Mi padre, hombre cabal como he conocido pocos en la vida, era persona de sano escepticismo y fino sentido del humor. Por eso, cuando veía en la tele o leía en los periódicos alguna de esas cosas sorprendentes que solo en Estados Unidos acontecen, solía comentar con su sorna habitual: «É que non vos dades conta de que as cousas que veñen de América hai que tomalas sempre con certa precaución». Papá tenía razón.
De Norteamérica nos han llegado, de hecho, dos debates sociales que serían pintorescos si no resultasen de extrema gravedad: el de si los padres han de mandar a sus hijos a la escuela, o pueden educarlos por su cuenta; y el de si deben vacunarlos según los calendarios oficiales. El segundo está hoy de plena actualidad tras haberse declarado en Olot un caso de difteria en un niño de seis años, que contrajo la enfermedad por no estar vacunado, tras decidirlo así sus padres.
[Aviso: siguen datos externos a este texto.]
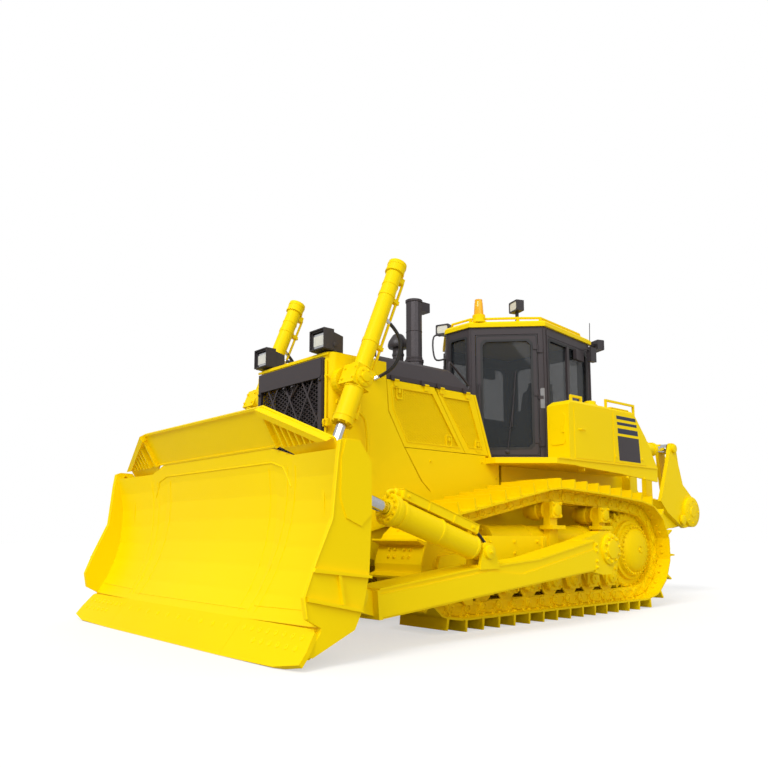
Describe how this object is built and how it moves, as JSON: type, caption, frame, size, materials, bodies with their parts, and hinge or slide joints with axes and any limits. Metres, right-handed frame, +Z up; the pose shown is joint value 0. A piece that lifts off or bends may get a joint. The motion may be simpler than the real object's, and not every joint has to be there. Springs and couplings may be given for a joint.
{
  "type": "crawler bulldozer",
  "caption": "Crawler dozer with a wide front blade on push arms, a hood with side doors, a glazed cab and a rear ripper, driven on two steel tracks.",
  "frame": {"origin": "on the ground under the middle of the machine's overall box", "axes": "the machine faces -Y, +X is its left-hand side, +Z is up"},
  "size_m": [4.06, 8.2541, 3.69],
  "materials": {
    "yellow_paint": "gloss",
    "track_steel": "satin",
    "charcoal_paint": "satin",
    "chrome_rod": "polished",
    "dark_steel": "matte",
    "cab_glass": "clear",
    "seat_fabric": "woven",
    "console_plastic": "matte",
    "amber_lens": "gloss",
    "lamp_housing": "satin",
    "engine_iron": "rough",
    "radiator_fins": "matte"
  },
  "bodies": {
    "root": {"beacon": "amber_lens", "cab_roof": "yellow_paint", "cab_shell": "charcoal_paint", "cab_windows": "cab_glass", "carrier_rollers": "track_steel", "control_consoles": "console_plastic", "cowl": "yellow_paint", "deck": "yellow_paint", "engine_block": "engine_iron", "exhaust_stack": "dark_steel", "fender_tanks": "yellow_paint", "final_drives": "yellow_paint", "front_lamps": "lamp_housing", "fuel_tank": "yellow_paint", "grille": "charcoal_paint", "handrails": "yellow_paint", "hood": "charcoal_paint", "idlers": "track_steel", "main_frame": "yellow_paint", "operator_seat": "seat_fabric", "precleaner": "dark_steel", "radiator_core": "radiator_fins", "radiator_guard": "yellow_paint", "ripper_bracket": "yellow_paint", "roller_bogies": "track_steel", "roof_lamps": "lamp_housing", "side_covers": "yellow_paint", "sprockets": "track_steel", "track_frames": "yellow_paint", "track_left": "track_steel", "track_right": "track_steel", "track_rollers": "track_steel"},
    "push_arms": {"push_arms": "yellow_paint"},
    "blade": {"moldboard": "yellow_paint", "spill_guard": "yellow_paint", "cutting_edges": "track_steel"},
    "lift_barrels": {"lift_barrels": "yellow_paint"},
    "lift_rods": {"lift_rods": "chrome_rod"},
    "tilt_barrels": {"tilt_barrels": "yellow_paint"},
    "tilt_rods": {"tilt_rods": "chrome_rod"},
    "ripper_arms": {"ripper_arms": "yellow_paint"},
    "ripper_pivot": {"ripper_pivot_pins": "chrome_rod"},
    "ripper_carriage": {"ripper_beam": "yellow_paint", "ripper_shank": "yellow_paint"},
    "ripper_lift_barrels": {"ripper_lift_barrels": "yellow_paint"},
    "ripper_lift_rods": {"ripper_lift_rods": "chrome_rod"},
    "ripper_tilt_barrels": {"ripper_tilt_barrels": "yellow_paint"},
    "ripper_tilt_rods": {"ripper_tilt_rods": "chrome_rod"},
    "cab_door_left": {"cab_door_left": "charcoal_paint", "cab_door_glass_left": "cab_glass"},
    "cab_door_right": {"cab_door_right": "charcoal_paint", "cab_door_glass_right": "cab_glass"},
    "engine_door_front_left": {"engine_door_front_left": "yellow_paint"},
    "engine_door_front_right": {"engine_door_front_right": "yellow_paint"},
    "engine_door_rear_left": {"engine_door_rear_left": "yellow_paint"},
    "engine_door_rear_right": {"engine_door_rear_right": "yellow_paint"}
  },
  "joints": [
    {"name": "blade_lift", "type": "hinge", "parent": "root", "child": "push_arms", "pos_m": [0, 0.218, 0.715], "axis": [-1, 0, 0], "range_deg": [-8, 16]},
    {"name": "blade_pitch", "type": "hinge", "parent": "push_arms", "child": "blade", "pos_m": [0, -3.45, 0.43], "axis": [1, 0, 0], "range_deg": [-5, 5]},
    {"name": "lift_barrel_swing", "type": "hinge", "parent": "root", "child": "lift_barrels", "pos_m": [0, -2.662, 2.287], "axis": [-1, 0, 0], "range_deg": [-7.03, 14.06]},
    {"name": "lift_rod_slide", "type": "slide", "parent": "lift_barrels", "child": "lift_rods", "axis": [0, -0.3811, -0.9245], "range_m": [-0.91479, 0.45739]},
    {"name": "tilt_barrel_swing", "type": "hinge", "parent": "push_arms", "child": "tilt_barrels", "pos_m": [0, -2.02, 0.725], "axis": [1, 0, 0], "range_deg": [-0.65, 0.65]},
    {"name": "tilt_rod_slide", "type": "slide", "parent": "tilt_barrels", "child": "tilt_rods", "axis": [0, -0.9525, 0.3045], "range_m": [-0.06261, 0.06261]},
    {"name": "ripper_lift", "type": "hinge", "parent": "root", "child": "ripper_arms", "pos_m": [0, 2.56, 1], "axis": [1, 0, 0], "range_deg": [-50, 20]},
    {"name": "ripper_level", "type": "hinge", "parent": "ripper_arms", "child": "ripper_pivot", "pos_m": [0, 3.64, 1.08], "axis": [1, 0, 0], "range_deg": [-20.04, 50.1]},
    {"name": "ripper_pitch", "type": "hinge", "parent": "ripper_pivot", "child": "ripper_carriage", "pos_m": [0, 3.64, 1.08], "axis": [1, 0, 0], "range_deg": [-8, 8]},
    {"name": "ripper_lift_barrel_swing", "type": "hinge", "parent": "root", "child": "ripper_lift_barrels", "pos_m": [0, 2.47, 1.9], "axis": [1, 0, 0], "range_deg": [-22.45, 8.98]},
    {"name": "ripper_lift_rod_slide", "type": "slide", "parent": "ripper_lift_barrels", "child": "ripper_lift_rods", "axis": [0, 0.7358, -0.6772], "range_m": [-0.17913, 0.44782]},
    {"name": "ripper_tilt_barrel_swing", "type": "hinge", "parent": "root", "child": "ripper_tilt_barrels", "pos_m": [0, 2.39, 2.04], "axis": [1, 0, 0], "range_deg": [-50.1, 20.04]},
    {"name": "ripper_tilt_rod_slide", "type": "slide", "parent": "ripper_tilt_barrels", "child": "ripper_tilt_rods", "axis": [0, 0.9973, 0.0739], "range_m": [-0.14508, 0.14508]},
    {"name": "cab_door_left_hinge", "type": "hinge", "parent": "root", "child": "cab_door_left", "pos_m": [0.77137, 0.1543, 2.5], "axis": [0, 0, 1], "range_deg": [0, 95]},
    {"name": "cab_door_right_hinge", "type": "hinge", "parent": "root", "child": "cab_door_right", "pos_m": [-0.77137, 0.1543, 2.5], "axis": [0, 0, -1], "range_deg": [0, 95]},
    {"name": "engine_door_front_left_hinge", "type": "hinge", "parent": "root", "child": "engine_door_front_left", "pos_m": [0.634, -1.78, 2.402], "axis": [0, -1, 0], "range_deg": [0, 80]},
    {"name": "engine_door_front_right_hinge", "type": "hinge", "parent": "root", "child": "engine_door_front_right", "pos_m": [-0.634, -1.78, 2.402], "axis": [0, 1, 0], "range_deg": [0, 80]},
    {"name": "engine_door_rear_left_hinge", "type": "hinge", "parent": "root", "child": "engine_door_rear_left", "pos_m": [0.634, -1.12, 2.402], "axis": [0, -1, 0], "range_deg": [0, 80]},
    {"name": "engine_door_rear_right_hinge", "type": "hinge", "parent": "root", "child": "engine_door_rear_right", "pos_m": [-0.634, -1.12, 2.402], "axis": [0, 1, 0], "range_deg": [0, 80]}
  ],
  "couplings": [
    {"joint": "lift_barrel_swing", "follows": "blade_lift", "ratio": 0.87689},
    {"joint": "lift_rod_slide", "follows": "blade_lift", "m_per_rad": -3.2693},
    {"joint": "tilt_barrel_swing", "follows": "blade_pitch", "ratio": 0.12893},
    {"joint": "tilt_rod_slide", "follows": "blade_pitch", "m_per_rad": 0.71606},
    {"joint": "ripper_level", "follows": "ripper_lift", "ratio": -1},
    {"joint": "ripper_lift_barrel_swing", "follows": "ripper_lift", "ratio": 0.44803},
    {"joint": "ripper_lift_rod_slide", "follows": "ripper_lift", "m_per_rad": -0.51214},
    {"joint": "ripper_tilt_barrel_swing", "follows": "ripper_lift", "ratio": 1},
    {"joint": "ripper_tilt_rod_slide", "follows": "ripper_pitch", "m_per_rad": -1.037}
  ]
}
Las consecuencias de esa descabellada decisión son evidentes: su hijo enfermo, el riesgo de que haya habido algún contagio (muy bajo, al parecer, pues el 90 % de la población sí está vacunada) y la reaparición de una enfermedad de la que desde 1987 nada se sabía.
El caso, como todos los que suscita la negativa de los padres a cumplir con los calendarios oficiales de vacunación, plantea un tema de fondo, de grandísima importancia, que es común al derivado de la decisión de los progenitores de no escolarizar a aquellos que están bajo su patria potestad: el de si esta les da derecho a tomar decisiones que ponen en riesgo la salud de sus hijos (y, por tanto, la de los demás, en el supuesto de las enfermedades infecciosas) o su derecho fundamental a la educación.
Sobre lo segundo me pronuncié aquí en su día con toda claridad: enviar a los hijos a la escuela durante el período de educación obligatoria no puede ser opcional para los padres, quienes deben cumplir inexcusablemente un deber público. Sobre la obligación de vacunar no tengo tampoco duda alguna: por la seguridad de los hijos y por la de los que están con ellos en contacto, pues el riesgo para la salud en este supuesto no es solo para quien no recibe la vacuna, sino mucho más amplio.
Todo el mundo admite hoy que el maltrato infantil es intolerable: pero maltratar a un niño no es solo golpearlo o torturarlo psicológicamente, sino también no vacunarlo cuando la Administración lo ordena (maltrato sanitario) o no enviarlo a la escuela, cuando es obligatorio (maltrato educativo).
Por eso las autoridades públicas -desde la administrativas al Ministerio Fiscal, protector de los derechos ciudadanos y del interés general tutelado por la ley, según nuestra Constitución- deben tomar todas las medidas necesarias para que esos otros maltratos no puedan producirse. En defensa de los derechos de los niños y, en el caso de las vacunas, de la población entera.